Generally speaking, the three payment options when purchasing a new car are leasing, financing, and paying a lump sum (note that some car pros advise never to say that you’re planning to "pay cash" as that means a lower profit for the dealer and a higher price for the buyer). You can also combine financing with cash. Here are a few rules of thumb to help you understand how you should pay and how much car you can really afford:
Option 1: Leasing
When compared to financing, leasing will often get you the most car for your money while also putting you in the driver’s seat of a brand new model. For clients who are passionate about driving higher-end, late-model cars, I often recommend leasing as long as the total amount of monthly auto payments is kept under 10% of your monthly after-tax income. That means that if you bring home $10,000/month after taxes and are leasing one car, your lease payment should not exceed $1,000/month—which may well put the new E-Class in range. However, if you are leasing or financing multiple cars, the total amount should not exceed $1,000/month, making it much wiser to choose a less costly option.
A note on the tax benefits of leasing: because all Partner Physicians are business owners, I often get asked about the potential tax benefits of leasing.
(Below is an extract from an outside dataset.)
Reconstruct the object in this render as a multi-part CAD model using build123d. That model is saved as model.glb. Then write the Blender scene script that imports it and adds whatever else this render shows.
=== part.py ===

While the tax benefits used to be quite straightforward, under today’s complex tax code, things aren’t so simple. As a result, calculating the real tax benefit involves looking at many nuances of your specific situation. You can learn a bit about the details in this article on the TurboTax blog, but your best bet is to talk to a tax professional (which I am not) to make the most tax-wise choice for you.
Option 2: Financing
Option number two is to finance your purchase by taking out a car loan. Here again, I recommend sticking to the 10% rule, ensuring no more than 10% of your monthly income is earmarked for your car payment. However, financing allows you put down as much cash as you’d like, which can help minimize your monthly payments significantly. One easy way to do that is to take advantage of a SCPMG 401(k) loan which allows for a no-penalty, no-tax loan of as much as 50% of your balance up to $50,000. Read more about this option in my article, A Hidden Benefit of the SCPMG 401(k). This can be an especially nice option if you keep a chunk of your 401(k) in bonds or cash, and it is almost always a better option than financing through a dealer, bank, or credit union (though I have seen a lot of 0% financing options lately, and no one can beat that price!). Note that there is some level of complexity involved in the 401(k) loan option, including maintaining an appropriate asset allocation, so even if you lean toward financial DIY, I recommend consulting a professional before taking this route.
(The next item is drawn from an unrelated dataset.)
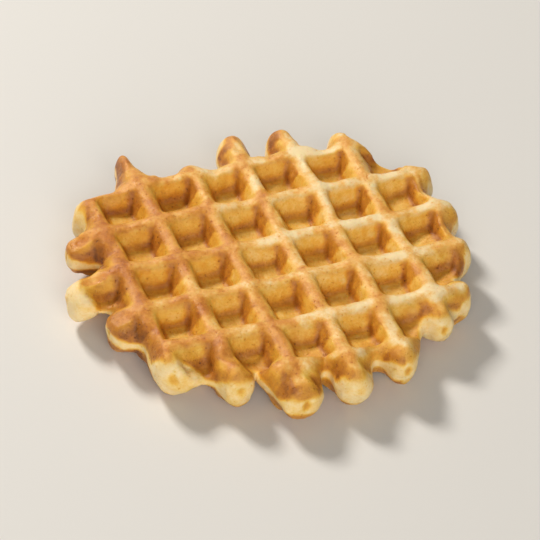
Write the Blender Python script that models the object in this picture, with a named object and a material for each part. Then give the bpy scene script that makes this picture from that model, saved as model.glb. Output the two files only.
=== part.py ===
"""A small butter waffle: a square grid of pockets on both faces, and the uneven, cog-like rim of dough
that ran out along the grooves of the iron.

The grid is counted in pitches: columns along +X and rows towards -Y. Pockets lie at whole numbers and
ridges half way between them. The origin is below the middle of the waffle, on the surface it lies on.
"""

import math

import bmesh
import bpy
import numpy as np
from mathutils import Vector
from mathutils.geometry import delaunay_2d_cdt

# Driving dimensions, in metres
PITCH = 0.0145
THICKNESS = 0.0160
WEB = 0.0029

# The pockets, in pitches: half the side of their mouth, the radius of its corners, and how far in from
# the mouth's edge the rounded shoulder and the wall end. The wall's top is a share of the pocket's depth.
MOUTH_HALF = 0.460
MOUTH_RADIUS = 0.150
SHOULDER_RUN = 0.080
WALL_RUN = 0.225
WALL_TOP = 0.86

# How uneven the faces are, in metres: how much the upper crests differ in height, how far they hang between
# two crossings, and how much the floors differ. The lower crests all reach the surface it lies on.
UNEVEN_CRESTS = 0.00045
HANGING_CRESTS = 0.0007
UNEVEN_FLOORS = 0.00035

# The free rim: how far in its rounding goes, as a share of the height there, and within how many pitches
# of the edge the ridges grow wider, by how many pitches, and the web thinner, by what share
ROUNDING = 0.6
PLUMP_DEPTH = 0.50
PLUMPER = 0.07
THINNER = 0.30

# The edge in plan, where the two faces meet, in pitches and clockwise as seen from above. An end of the
# dough has the side it points to, the ridge it runs along, how far it reaches, half its width, the length
# of its nose, and how far it leans off its ridge. Between the ends the edge passes through a column and row.
EDGE = (
    ("left", 2.5, -0.19, 0.29, 0.24, 0.03),
    (0.16, 2.08),
    ("left", 1.5, -0.60, 0.30, 0.26, 0.12),
    (0.34, 1.00),
    ("left", 0.5, -0.26, 0.27, 0.24, 0.02),
    (0.30, 0.02),
    (0.16, -0.30),
    (0.36, -0.58),
    (1.00, -0.66),
    ("back", 1.5, -1.54, 0.20, 0.50, -0.05),
    (1.98, -0.70),
    ("back", 2.5, -0.90, 0.26, 0.16, 0.00),
    (2.98, -0.74),
    ("back", 3.5, -1.46, 0.25, 0.34, 0.03),
    (4.02, -0.74),
    ("back", 4.5, -1.40, 0.28, 0.32, -0.04),
    (5.02, -0.68),
    ("back", 5.5, -1.02, 0.25, 0.28, 0.02),
    (5.96, -0.42),
    (6.22, 0.00),
    ("right", 0.5, 6.82, 0.26, 0.26, 0.00),
    (6.56, 1.00),
    ("right", 1.5, 6.88, 0.29, 0.24, 0.03),
    (6.56, 2.02),
    ("right", 2.5, 6.72, 0.25, 0.24, 0.00),
    (6.30, 3.00),
    ("right", 3.5, 6.34, 0.24, 0.22, -0.04),
    (5.94, 3.80),
    ("front", 5.5, 4.10, 0.25, 0.22, 0.05),
    (5.06, 4.14),
    ("front", 4.5, 4.86, 0.30, 0.34, 0.06),
    (4.06, 4.46),
    ("front", 3.5, 5.13, 0.35, 0.46, 0.06),
    (3.11, 4.44),
    ("front", 2.5, 5.15, 0.46, 0.48, 0.04),
    (1.96, 4.20),
    ("front", 1.5, 4.55, 0.29, 0.36, 0.06),
    (1.02, 4.06),
    (0.70, 4.02),
    (0.42, 3.90),
    (0.30, 3.64),
    (0.32, 3.06),
)
POINTING = {"left": (-1, 0), "back": (0, -1), "right": (1, 0), "front": (0, 1)}

# The edge's curve: where a nose's points lie, in degrees off its tip, and the steps between two points
NOSE_TURNS = (-80, -42, 0, 42, 80)
STEPS_BETWEEN = 2

# The mesh along the edge, in pitches: how far in its rings lie, then the step of the even points and the
# depths between which they lie. Further in than that, the mesh follows the grid.
RINGS = (0.03, 0.09)
RIM_STEP = 0.075
RIM_FROM = 0.13
RIM_TO = 0.31

SHARP_ANGLE = 35
CRUST = (0.62, 0.33, 0.10, 1.0)


def clear_scene():
    for thing in list(bpy.data.objects):
        bpy.data.objects.remove(thing, do_unlink=True)


def crust_material():
    material = bpy.data.materials.new("crust")
    material.use_nodes = True
    shader = material.node_tree.nodes["Principled BSDF"]
    shader.inputs["Base Color"].default_value = CRUST
    shader.inputs["Roughness"].default_value = 0.5
    shader.inputs["Metallic"].default_value = 0.0
    return material


def nose(side, ridge, reach, half_width, length, lean):
    """The rounded end of the dough along one ridge, as points across it."""
    forward = np.array(POINTING[side], float)
    across = np.array([-forward[1], forward[0]])
    tip = np.where(forward == 0, ridge + lean, reach)
    turns = np.radians(NOSE_TURNS)[:, None]
    return tip + forward * length * (np.cos(turns) - 1) + across * half_width * np.sin(turns)


def smooth_loop(points, steps):
    """A closed curve through the points, with steps to each stretch between them."""
    before, after = np.roll(points, 1, axis=0), np.roll(points, -1, axis=0)
    beyond = np.roll(points, -2, axis=0)
    stretches = []
    for t in np.arange(steps) / steps:
        stretches.append(
            0.5
            * (
                2 * points
                + (after - before) * t
                + (2 * before - 5 * points + 4 * after - beyond) * t**2
                + (3 * points - before - 3 * after + beyond) * t**3
            )
        )
    return np.stack(stretches, axis=1).reshape(-1, 2)


def outline():
    """The waffle's edge in plan, as one smooth loop of points in pitches."""
    points = []
    for item in EDGE:
        points.extend(nose(*item) if len(item) > 2 else [item])
    return smooth_loop(np.array(points), STEPS_BETWEEN)


def depth_inside(places, edge):
    """How far each place lies inside the edge, in pitches, and less than 0 outside it."""
    start, end = edge, np.roll(edge, -1, axis=0)
    along = end - start
    offset = places[:, None, :] - start[None]
    share = np.clip((offset * along).sum(2) / (along**2).sum(1), 0, 1)
    distance = np.linalg.norm(offset - share[..., None] * along, axis=2).min(axis=1)
    x, y = places[:, 0, None], places[:, 1, None]
    spans = (start[:, 1] > y) != (end[:, 1] > y)
    rise = np.where(along[:, 1] == 0, 1, along[:, 1])
    crossing = start[:, 0] + (y - start[:, 1]) / rise * along[:, 0]
    inside = (spans & (crossing > x)).sum(axis=1) % 2 == 1
    return np.where(inside, distance, -distance)


def ridge_share(places, wider=0):
    """The height there as a share of the pockets' depth: 1 on the ridges and 0 on a pocket's floor."""
    corner = np.abs(places - np.round(places)) - (MOUTH_HALF - MOUTH_RADIUS)
    outside = np.linalg.norm(np.maximum(corner, 0), axis=1)
    inside = np.minimum(corner.max(axis=1), 0)
    into_pocket = MOUTH_RADIUS - outside - inside - wider
    return np.interp(into_pocket, (0, SHOULDER_RUN, WALL_RUN), (1, WALL_TOP, 0))


def unevenness(places, phase):
    """A slow wave from -1 to 1 over the grid, so that no two pockets are quite alike."""
    column, row = places[:, 0], places[:, 1]
    wave = np.sin(1.9 * column + 0.8 * row + phase) + np.sin(2.7 * row - 1.1 * column + 2 * phase)
    return 0.5 * wave


def half_thickness(places, edge, crest_uneven, crest_hanging, phase):
    """The height of one face above the middle plane, in metres."""
    wave = unevenness(places, phase)
    inside = np.clip(depth_inside(places, edge), 0, None)
    near_edge = np.clip(1 - inside / PLUMP_DEPTH, 0, 1)
    share = ridge_share(places, PLUMPER * near_edge)
    floor = (WEB / 2 + UNEVEN_FLOORS * wave) * (1 - THINNER * near_edge)
    from_crossing = 2 * np.abs(places - np.floor(places) - 0.5).max(axis=1)
    crest = THICKNESS / 2 - crest_uneven * (1 + wave) / 2 - crest_hanging * from_crossing**2
    full = floor + (crest - floor) * share
    rounding = np.clip(inside * PITCH / (ROUNDING * full), 0, 1)
    return full * np.sqrt(1 - (1 - rounding) ** 2)


def grid_lines(low, high):
    """The lines of the mesh from low to high, in pitches: the edges of the pockets' mouths and floors."""
    offsets = MOUTH_HALF - np.array((0, SHOULDER_RUN, WALL_RUN))
    pockets = np.arange(math.floor(low), math.ceil(high) + 1)
    lines = np.sort((pockets[:, None] + np.concatenate([-offsets, offsets])).ravel())
    return lines[(lines > low) & (lines < high)]


def rim_places(edge):
    """Evenly spaced places along the edge, between its rings and the grid's own lines."""
    steps = [np.arange(low, high, RIM_STEP) for low, high in zip(edge.min(axis=0), edge.max(axis=0))]
    places = np.array([(column, row) for column in steps[0] for row in steps[1]])
    places = np.round(places / RIM_STEP) * RIM_STEP + RIM_STEP / 2
    depth = depth_inside(places, edge)
    return places[(depth > RIM_FROM) & (depth < RIM_TO - RIM_STEP / 2)]


def plan_mesh(edge):
    """Triangles that fill the edge: rings along it, and the grid's own lines inside them."""
    tangent = np.roll(edge, -1, axis=0) - np.roll(edge, 1, axis=0)
    inward = np.stack([-tangent[:, 1], tangent[:, 0]], axis=1)
    inward /= np.linalg.norm(inward, axis=1)[:, None]
    points, borders = [], []
    for step_in in (0, *RINGS):
        first = len(points)
        points.extend(edge + step_in * inward)
        count = len(edge)
        borders += [(first + i, first + (i + 1) % count) for i in range(count)]

    columns = grid_lines(edge[:, 0].min(), edge[:, 0].max())
    rows = grid_lines(edge[:, 1].min(), edge[:, 1].max())
    lattice = np.array([(column, row) for column in columns for row in rows])
    kept = depth_inside(lattice, edge) > RIM_TO
    number = np.full(len(lattice), -1)
    number[kept] = len(points) + np.arange(kept.sum())
    points.extend(lattice[kept])
    number = number.reshape(len(columns), len(rows))
    height = ridge_share(lattice).reshape(number.shape)
    borders += zip(number[:-1].ravel(), number[1:].ravel())
    borders += zip(number[:, :-1].ravel(), number[:, 1:].ravel())
    for i, j in np.ndindex(len(columns) - 1, len(rows) - 1):
        middle = np.array([[columns[i] + columns[i + 1], rows[j] + rows[j + 1]]]) / 2
        there = ridge_share(middle)[0]
        one = abs(height[i, j] + height[i + 1, j + 1] - 2 * there)
        other = abs(height[i + 1, j] + height[i, j + 1] - 2 * there)
        if one < other:
            borders.append((number[i, j], number[i + 1, j + 1]))
        else:
            borders.append((number[i + 1, j], number[i, j + 1]))
    borders = [pair for pair in borders if min(pair) >= 0]
    points.extend(rim_places(edge))
    face = list(range(len(edge)))
    places, _, triangles, *_ = delaunay_2d_cdt(
        [Vector(point) for point in points], [tuple(map(int, pair)) for pair in borders], [face], 1, 1e-5
    )
    return np.array([tuple(place) for place in places]), triangles


def waffle():
    edge = outline()
    places, triangles = plan_mesh(edge)
    on_edge = depth_inside(places, edge) < 1e-3
    above = half_thickness(places, edge, UNEVEN_CRESTS, HANGING_CRESTS, phase=0.6)
    below = half_thickness(places, edge, 0, 0, phase=2.9)
    middle = (edge.min(axis=0) + edge.max(axis=0)) / 2
    flat = (places - middle) * (PITCH, -PITCH)

    mesh = bmesh.new()
    top, bottom = [], []
    for (x, y), up, down, shared in zip(flat, above, below, on_edge):
        if shared:
            rim = mesh.verts.new((x, y, THICKNESS / 2))
            top.append(rim)
            bottom.append(rim)
        else:
            top.append(mesh.verts.new((x, y, THICKNESS / 2 + up)))
            bottom.append(mesh.verts.new((x, y, THICKNESS / 2 - down)))
    for corners in triangles:
        if on_edge[list(corners)].all():
            continue
        mesh.faces.new([top[corner] for corner in corners])
        mesh.faces.new([bottom[corner] for corner in reversed(corners)])
    bmesh.ops.delete(mesh, geom=[v for v in mesh.verts if not v.link_faces], context="VERTS")
    bmesh.ops.recalc_face_normals(mesh, faces=mesh.faces)
    data = bpy.data.meshes.new("waffle")
    mesh.to_mesh(data)
    mesh.free()
    data.materials.append(crust_material())
    data.shade_smooth()
    data.set_sharp_from_angle(angle=math.radians(SHARP_ANGLE))
    made = bpy.data.objects.new("waffle", data)
    bpy.context.scene.collection.objects.link(made)
    return made


clear_scene()
waffle()
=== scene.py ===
import math

import bpy
import numpy as np
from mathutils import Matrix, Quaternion, Vector
from mathutils.kdtree import KDTree


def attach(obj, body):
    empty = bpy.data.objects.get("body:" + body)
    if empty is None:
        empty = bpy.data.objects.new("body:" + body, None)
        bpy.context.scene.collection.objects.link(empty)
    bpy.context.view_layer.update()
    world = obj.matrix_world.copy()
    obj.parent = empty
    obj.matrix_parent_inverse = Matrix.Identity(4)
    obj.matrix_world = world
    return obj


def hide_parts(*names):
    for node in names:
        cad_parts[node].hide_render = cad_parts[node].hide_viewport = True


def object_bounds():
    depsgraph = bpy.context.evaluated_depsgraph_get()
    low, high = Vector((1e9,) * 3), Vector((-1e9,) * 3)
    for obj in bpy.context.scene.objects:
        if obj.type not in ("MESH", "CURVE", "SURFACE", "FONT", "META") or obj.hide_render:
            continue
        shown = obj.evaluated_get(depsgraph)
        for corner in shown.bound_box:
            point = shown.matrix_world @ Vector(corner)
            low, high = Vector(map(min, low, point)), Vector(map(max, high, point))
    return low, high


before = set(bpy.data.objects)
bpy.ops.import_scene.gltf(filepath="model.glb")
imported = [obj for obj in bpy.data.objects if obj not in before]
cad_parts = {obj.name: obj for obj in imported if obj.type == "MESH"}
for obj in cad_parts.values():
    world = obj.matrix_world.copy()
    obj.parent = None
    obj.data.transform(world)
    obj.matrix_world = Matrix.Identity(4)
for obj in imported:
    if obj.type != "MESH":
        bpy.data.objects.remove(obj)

CAD_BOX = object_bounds()

# The grid, as in the solid: pitch and thickness in metres, and the column and row over the origin
PITCH = 0.0145
THICKNESS = 0.0160
HALF_HEIGHT = THICKNESS / 2
GRID_MIDDLE = (3.14, 1.805)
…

Option 3: Paying a Lump Sum
The least expensive way to buy a car is to pay in full at the time of purchase, in cash. Even if you have the cash available, it’s important to look at a few financial details before breaking into your piggy bank.
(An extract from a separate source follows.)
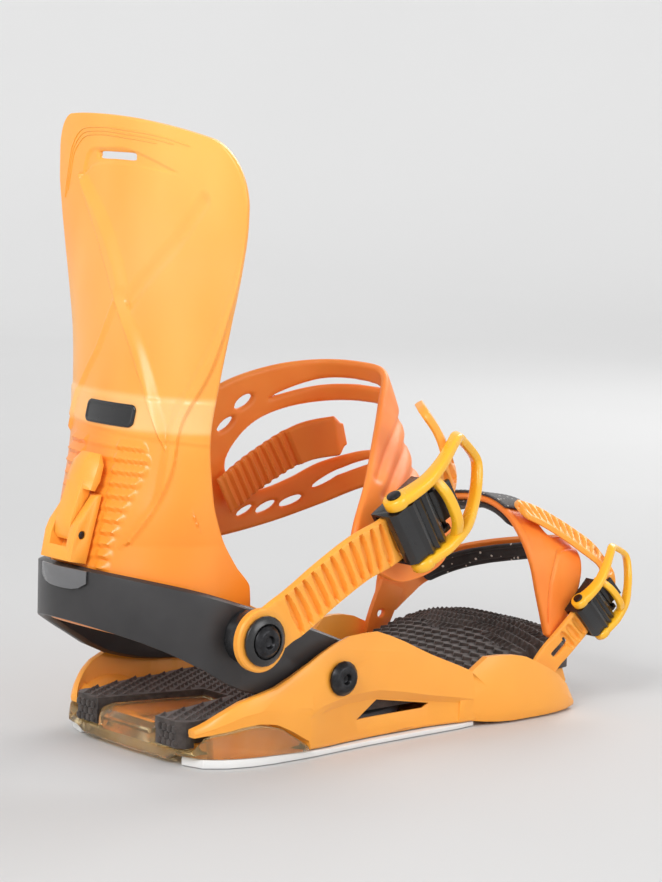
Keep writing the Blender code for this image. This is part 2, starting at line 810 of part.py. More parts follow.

As I mentioned earlier, if you purchase a new car in cash, the dealer earns less on the sale, which means the price often will be hiked up a bit to cover their loss. To avoid this, it may make sense to put a significant amount of cash down, finance the rest, and pay the loan off ahead of schedule to avoid most or all interest charges. If the cash is coming from your savings account, it is important that you maintain enough in your savings to cover any future emergencies. The general rule of thumb is to maintain enough savings to cover between 6 and 9 months of living expenses, though access to a line of credit may serve as a temporary safety net while you build up your savings again.
If you have enough cash on hand to cover those bases, then it’s probably fine to go right ahead and put that new car in your driveway—but with a caveat. After setting aside sufficient cash for your emergency fund, I advise limiting your cash withdrawal to no more than 1/3 of your remaining non-emergency savings. For example, if your annual expenses are $200,000/year and you have $310,000 in non-retirement savings, start by dedicating $100,000 of that cash to an emergency fund. Of the remaining $210,000, feel free to spend up to 1/3 on a new car—or as much as $70,000. That may not get you every possible luxury option on that E-Class, but it will certainly have you driving home in a pretty sweet ride!
Of course, every major financial decision should be based on your own financial big picture, so please use these suggestions as starting points when deciding how much car you can—and should—afford. And if you decide that paying cash is your preferred option, but you still have some saving to do to make it happen, my blog post Are you ready to make your dreams come true? can help send you on the path to success. Perhaps by springtime, after taxes are paid and your bonus check has arrived, you’ll be ready to purchase those new wheels you’ve been dreaming about.